>> start Given information
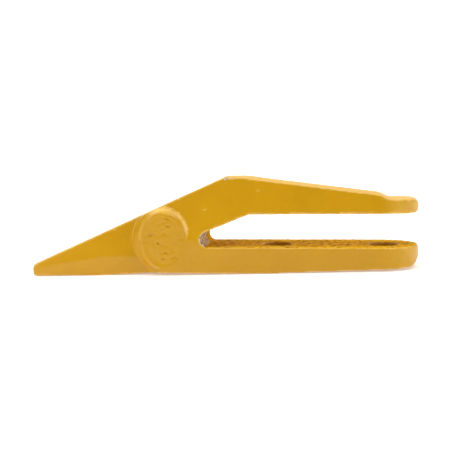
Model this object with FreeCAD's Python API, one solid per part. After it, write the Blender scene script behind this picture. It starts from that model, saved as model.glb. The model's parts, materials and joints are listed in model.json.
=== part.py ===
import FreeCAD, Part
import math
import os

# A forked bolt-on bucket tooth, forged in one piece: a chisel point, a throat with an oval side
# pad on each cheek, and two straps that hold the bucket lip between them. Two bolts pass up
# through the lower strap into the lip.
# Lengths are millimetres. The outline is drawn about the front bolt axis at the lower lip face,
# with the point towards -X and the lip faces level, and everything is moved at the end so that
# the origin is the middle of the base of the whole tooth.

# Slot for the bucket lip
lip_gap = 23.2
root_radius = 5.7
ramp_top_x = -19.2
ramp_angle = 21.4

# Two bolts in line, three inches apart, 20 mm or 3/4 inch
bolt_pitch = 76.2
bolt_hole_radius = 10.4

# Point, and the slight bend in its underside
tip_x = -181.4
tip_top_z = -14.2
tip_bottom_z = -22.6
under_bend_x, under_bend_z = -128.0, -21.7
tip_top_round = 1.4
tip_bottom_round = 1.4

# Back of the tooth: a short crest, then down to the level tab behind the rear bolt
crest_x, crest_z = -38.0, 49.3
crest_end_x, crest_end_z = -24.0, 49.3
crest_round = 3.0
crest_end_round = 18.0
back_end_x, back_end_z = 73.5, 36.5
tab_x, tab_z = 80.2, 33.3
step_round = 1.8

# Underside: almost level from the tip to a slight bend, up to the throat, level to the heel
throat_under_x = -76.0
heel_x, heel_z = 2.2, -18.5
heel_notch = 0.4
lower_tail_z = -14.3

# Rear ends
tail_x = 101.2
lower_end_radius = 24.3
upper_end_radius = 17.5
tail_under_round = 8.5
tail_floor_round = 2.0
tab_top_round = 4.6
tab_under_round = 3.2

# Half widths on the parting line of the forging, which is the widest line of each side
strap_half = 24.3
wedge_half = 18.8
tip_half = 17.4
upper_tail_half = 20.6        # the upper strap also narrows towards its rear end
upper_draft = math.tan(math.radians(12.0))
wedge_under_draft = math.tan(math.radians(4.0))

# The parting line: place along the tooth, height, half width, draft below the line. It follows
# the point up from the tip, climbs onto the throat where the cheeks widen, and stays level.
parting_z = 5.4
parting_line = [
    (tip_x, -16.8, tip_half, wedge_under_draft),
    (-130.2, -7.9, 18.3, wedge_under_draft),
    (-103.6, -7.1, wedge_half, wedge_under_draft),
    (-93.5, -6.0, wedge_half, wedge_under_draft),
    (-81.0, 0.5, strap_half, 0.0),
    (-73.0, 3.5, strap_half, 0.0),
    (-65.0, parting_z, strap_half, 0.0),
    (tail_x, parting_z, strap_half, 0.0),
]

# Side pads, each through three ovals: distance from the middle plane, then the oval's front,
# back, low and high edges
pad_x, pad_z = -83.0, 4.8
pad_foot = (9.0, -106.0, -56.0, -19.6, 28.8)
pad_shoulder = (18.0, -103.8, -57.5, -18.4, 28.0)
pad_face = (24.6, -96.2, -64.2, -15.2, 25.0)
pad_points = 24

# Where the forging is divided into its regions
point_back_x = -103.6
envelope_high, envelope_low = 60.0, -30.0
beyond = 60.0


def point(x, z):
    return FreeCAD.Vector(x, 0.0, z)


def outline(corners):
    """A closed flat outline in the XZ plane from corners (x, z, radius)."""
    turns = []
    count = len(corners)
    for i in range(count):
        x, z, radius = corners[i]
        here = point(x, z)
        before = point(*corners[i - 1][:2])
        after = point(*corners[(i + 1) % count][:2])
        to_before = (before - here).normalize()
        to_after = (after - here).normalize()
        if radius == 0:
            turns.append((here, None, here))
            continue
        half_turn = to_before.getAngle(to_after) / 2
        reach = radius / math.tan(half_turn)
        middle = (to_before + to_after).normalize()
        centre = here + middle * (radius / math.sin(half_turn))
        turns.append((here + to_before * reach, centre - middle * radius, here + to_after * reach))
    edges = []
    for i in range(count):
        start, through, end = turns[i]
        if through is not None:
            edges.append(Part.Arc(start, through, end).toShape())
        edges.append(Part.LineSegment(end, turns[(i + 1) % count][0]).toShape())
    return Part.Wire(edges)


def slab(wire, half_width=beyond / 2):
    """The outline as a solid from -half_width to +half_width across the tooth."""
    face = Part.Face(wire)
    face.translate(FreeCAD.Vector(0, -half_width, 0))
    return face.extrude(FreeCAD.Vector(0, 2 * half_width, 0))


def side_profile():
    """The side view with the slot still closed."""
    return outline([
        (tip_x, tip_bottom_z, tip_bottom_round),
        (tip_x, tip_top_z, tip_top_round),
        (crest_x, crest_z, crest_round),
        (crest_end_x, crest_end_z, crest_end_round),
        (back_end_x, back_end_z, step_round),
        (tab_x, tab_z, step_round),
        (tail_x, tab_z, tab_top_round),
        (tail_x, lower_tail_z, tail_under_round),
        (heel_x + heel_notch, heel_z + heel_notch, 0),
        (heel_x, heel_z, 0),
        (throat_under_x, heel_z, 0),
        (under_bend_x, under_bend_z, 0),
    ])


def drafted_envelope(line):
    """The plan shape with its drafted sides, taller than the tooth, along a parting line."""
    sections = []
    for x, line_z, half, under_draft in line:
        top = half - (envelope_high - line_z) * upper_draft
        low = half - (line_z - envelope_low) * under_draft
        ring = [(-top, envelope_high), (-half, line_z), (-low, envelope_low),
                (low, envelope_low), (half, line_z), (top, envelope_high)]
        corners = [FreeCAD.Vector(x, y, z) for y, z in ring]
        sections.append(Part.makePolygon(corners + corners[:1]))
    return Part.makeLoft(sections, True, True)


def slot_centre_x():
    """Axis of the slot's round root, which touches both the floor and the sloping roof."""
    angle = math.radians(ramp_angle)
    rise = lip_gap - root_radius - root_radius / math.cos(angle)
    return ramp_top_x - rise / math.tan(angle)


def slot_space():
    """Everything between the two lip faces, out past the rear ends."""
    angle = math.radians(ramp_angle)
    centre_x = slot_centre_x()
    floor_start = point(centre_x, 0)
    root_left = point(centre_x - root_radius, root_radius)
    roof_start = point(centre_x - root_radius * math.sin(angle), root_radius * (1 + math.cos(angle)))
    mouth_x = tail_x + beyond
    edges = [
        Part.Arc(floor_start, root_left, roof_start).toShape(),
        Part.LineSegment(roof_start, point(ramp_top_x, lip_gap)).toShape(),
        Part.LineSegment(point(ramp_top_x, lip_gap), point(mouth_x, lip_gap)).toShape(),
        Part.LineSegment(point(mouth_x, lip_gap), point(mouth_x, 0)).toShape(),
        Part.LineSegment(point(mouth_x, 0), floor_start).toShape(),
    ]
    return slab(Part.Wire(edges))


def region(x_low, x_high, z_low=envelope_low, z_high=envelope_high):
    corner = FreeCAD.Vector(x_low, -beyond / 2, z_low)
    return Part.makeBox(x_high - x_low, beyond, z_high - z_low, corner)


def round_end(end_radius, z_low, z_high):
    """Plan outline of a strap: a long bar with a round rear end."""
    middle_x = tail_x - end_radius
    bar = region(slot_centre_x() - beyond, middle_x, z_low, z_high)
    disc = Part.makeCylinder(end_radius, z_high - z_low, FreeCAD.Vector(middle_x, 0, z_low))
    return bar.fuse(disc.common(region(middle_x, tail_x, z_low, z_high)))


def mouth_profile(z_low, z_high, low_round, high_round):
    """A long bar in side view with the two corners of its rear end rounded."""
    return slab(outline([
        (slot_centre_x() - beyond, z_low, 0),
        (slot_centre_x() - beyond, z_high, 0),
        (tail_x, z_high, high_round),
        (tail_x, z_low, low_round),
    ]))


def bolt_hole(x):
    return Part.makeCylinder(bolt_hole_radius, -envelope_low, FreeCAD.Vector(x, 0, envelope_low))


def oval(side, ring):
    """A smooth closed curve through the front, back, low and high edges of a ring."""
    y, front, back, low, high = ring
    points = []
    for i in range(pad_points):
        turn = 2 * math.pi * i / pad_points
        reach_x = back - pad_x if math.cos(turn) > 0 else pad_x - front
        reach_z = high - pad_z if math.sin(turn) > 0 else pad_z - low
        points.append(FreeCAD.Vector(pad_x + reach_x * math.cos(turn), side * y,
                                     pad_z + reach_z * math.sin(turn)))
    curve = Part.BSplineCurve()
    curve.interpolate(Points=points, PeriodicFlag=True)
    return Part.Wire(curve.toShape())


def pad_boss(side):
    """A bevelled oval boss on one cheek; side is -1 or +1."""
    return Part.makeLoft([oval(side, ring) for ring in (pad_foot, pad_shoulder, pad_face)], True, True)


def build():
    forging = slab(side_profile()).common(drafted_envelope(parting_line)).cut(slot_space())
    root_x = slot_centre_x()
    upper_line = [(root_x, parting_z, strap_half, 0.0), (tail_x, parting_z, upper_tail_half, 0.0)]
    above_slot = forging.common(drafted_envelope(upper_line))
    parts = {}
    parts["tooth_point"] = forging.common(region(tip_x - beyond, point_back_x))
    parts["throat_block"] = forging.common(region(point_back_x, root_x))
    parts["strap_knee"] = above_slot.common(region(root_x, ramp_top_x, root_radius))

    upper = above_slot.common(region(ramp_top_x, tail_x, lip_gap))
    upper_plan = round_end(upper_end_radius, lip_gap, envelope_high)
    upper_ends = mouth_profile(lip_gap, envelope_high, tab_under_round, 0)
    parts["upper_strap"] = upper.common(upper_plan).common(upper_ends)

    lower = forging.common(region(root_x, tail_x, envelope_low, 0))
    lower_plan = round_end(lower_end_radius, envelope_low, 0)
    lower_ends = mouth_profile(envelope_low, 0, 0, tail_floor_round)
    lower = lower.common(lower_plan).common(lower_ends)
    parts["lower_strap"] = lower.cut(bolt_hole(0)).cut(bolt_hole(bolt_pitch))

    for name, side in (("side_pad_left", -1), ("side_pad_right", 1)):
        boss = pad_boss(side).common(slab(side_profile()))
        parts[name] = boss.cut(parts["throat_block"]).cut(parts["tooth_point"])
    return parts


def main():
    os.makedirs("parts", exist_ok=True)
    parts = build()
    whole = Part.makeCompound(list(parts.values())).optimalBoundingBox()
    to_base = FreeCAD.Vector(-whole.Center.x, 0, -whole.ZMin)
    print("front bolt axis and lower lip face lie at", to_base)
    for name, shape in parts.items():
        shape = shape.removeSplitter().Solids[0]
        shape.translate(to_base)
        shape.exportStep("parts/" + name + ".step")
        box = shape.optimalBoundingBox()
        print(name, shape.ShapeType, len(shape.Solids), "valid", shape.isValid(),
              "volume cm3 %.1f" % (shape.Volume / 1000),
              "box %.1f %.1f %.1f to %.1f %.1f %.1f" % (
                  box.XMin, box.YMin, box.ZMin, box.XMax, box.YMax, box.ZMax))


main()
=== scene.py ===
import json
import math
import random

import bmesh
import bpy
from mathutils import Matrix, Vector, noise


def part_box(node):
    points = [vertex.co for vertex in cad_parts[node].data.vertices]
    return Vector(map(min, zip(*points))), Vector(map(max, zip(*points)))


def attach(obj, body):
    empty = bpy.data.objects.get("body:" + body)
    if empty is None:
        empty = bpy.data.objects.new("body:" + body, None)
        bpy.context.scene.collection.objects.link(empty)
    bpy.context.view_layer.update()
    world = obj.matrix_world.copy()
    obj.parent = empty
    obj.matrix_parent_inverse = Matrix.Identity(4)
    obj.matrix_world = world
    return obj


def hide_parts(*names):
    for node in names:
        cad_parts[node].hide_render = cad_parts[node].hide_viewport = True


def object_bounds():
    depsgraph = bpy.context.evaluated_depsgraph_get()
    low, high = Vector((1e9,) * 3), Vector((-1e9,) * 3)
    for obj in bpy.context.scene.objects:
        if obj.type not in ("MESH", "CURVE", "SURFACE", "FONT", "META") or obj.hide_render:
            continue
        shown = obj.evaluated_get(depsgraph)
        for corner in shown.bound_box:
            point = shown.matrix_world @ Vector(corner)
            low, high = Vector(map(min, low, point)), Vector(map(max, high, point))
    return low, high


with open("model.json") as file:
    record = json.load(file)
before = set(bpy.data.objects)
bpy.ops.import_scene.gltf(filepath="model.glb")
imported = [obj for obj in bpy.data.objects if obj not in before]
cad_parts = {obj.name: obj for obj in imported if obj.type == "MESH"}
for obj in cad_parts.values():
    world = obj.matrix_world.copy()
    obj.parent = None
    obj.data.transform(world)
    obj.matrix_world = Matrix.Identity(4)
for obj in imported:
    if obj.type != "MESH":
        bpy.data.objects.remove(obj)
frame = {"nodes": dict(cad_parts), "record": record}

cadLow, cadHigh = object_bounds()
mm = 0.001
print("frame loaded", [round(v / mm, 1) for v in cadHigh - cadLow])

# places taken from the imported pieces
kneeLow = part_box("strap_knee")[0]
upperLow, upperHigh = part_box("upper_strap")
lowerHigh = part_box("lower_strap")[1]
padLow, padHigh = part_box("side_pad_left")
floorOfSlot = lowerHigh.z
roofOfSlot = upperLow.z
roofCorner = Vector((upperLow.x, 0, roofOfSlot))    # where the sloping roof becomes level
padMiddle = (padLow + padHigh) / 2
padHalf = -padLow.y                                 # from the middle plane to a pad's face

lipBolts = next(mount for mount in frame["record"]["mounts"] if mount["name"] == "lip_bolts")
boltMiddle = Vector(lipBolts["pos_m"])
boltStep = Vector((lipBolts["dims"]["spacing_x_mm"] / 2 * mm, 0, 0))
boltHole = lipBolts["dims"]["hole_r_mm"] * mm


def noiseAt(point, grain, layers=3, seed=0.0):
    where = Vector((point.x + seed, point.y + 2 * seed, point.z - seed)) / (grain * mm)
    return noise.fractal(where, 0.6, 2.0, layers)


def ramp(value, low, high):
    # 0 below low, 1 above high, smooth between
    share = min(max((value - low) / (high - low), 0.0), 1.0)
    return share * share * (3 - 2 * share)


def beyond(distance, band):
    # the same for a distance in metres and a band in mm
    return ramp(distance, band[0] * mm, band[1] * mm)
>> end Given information
→ What needs to be done:
Return exactly the lines from the line that has "lower = forging.common(region(root_x, tail_x, envelope_low, 0))" to the line that has "depsgraph = bpy.context.evaluated_depsgraph_get()", both of them included.

→ Task output:
    lower = forging.common(region(root_x, tail_x, envelope_low, 0))
    lower_plan = round_end(lower_end_radius, envelope_low, 0)
    lower_ends = mouth_profile(envelope_low, 0, 0, tail_floor_round)
    lower = lower.common(lower_plan).common(lower_ends)
    parts["lower_strap"] = lower.cut(bolt_hole(0)).cut(bolt_hole(bolt_pitch))

    for name, side in (("side_pad_left", -1), ("side_pad_right", 1)):
        boss = pad_boss(side).common(slab(side_profile()))
        parts[name] = boss.cut(parts["throat_block"]).cut(parts["tooth_point"])
    return parts


def main():
    os.makedirs("parts", exist_ok=True)
    parts = build()
    whole = Part.makeCompound(list(parts.values())).optimalBoundingBox()
    to_base = FreeCAD.Vector(-whole.Center.x, 0, -whole.ZMin)
    print("front bolt axis and lower lip face lie at", to_base)
    for name, shape in parts.items():
        shape = shape.removeSplitter().Solids[0]
        shape.translate(to_base)
        shape.exportStep("parts/" + name + ".step")
        box = shape.optimalBoundingBox()
        print(name, shape.ShapeType, len(shape.Solids), "valid", shape.isValid(),
              "volume cm3 %.1f" % (shape.Volume / 1000),
              "box %.1f %.1f %.1f to %.1f %.1f %.1f" % (
                  box.XMin, box.YMin, box.ZMin, box.XMax, box.YMax, box.ZMax))


main()
=== scene.py ===
import json
import math
import random

import bmesh
import bpy
from mathutils import Matrix, Vector, noise


def part_box(node):
    points = [vertex.co for vertex in cad_parts[node].data.vertices]
    return Vector(map(min, zip(*points))), Vector(map(max, zip(*points)))


def attach(obj, body):
    empty = bpy.data.objects.get("body:" + body)
    if empty is None:
        empty = bpy.data.objects.new("body:" + body, None)
        bpy.context.scene.collection.objects.link(empty)
    bpy.context.view_layer.update()
    world = obj.matrix_world.copy()
    obj.parent = empty
    obj.matrix_parent_inverse = Matrix.Identity(4)
    obj.matrix_world = world
    return obj


def hide_parts(*names):
    for node in names:
        cad_parts[node].hide_render = cad_parts[node].hide_viewport = True


def object_bounds():
    depsgraph = bpy.context.evaluated_depsgraph_get()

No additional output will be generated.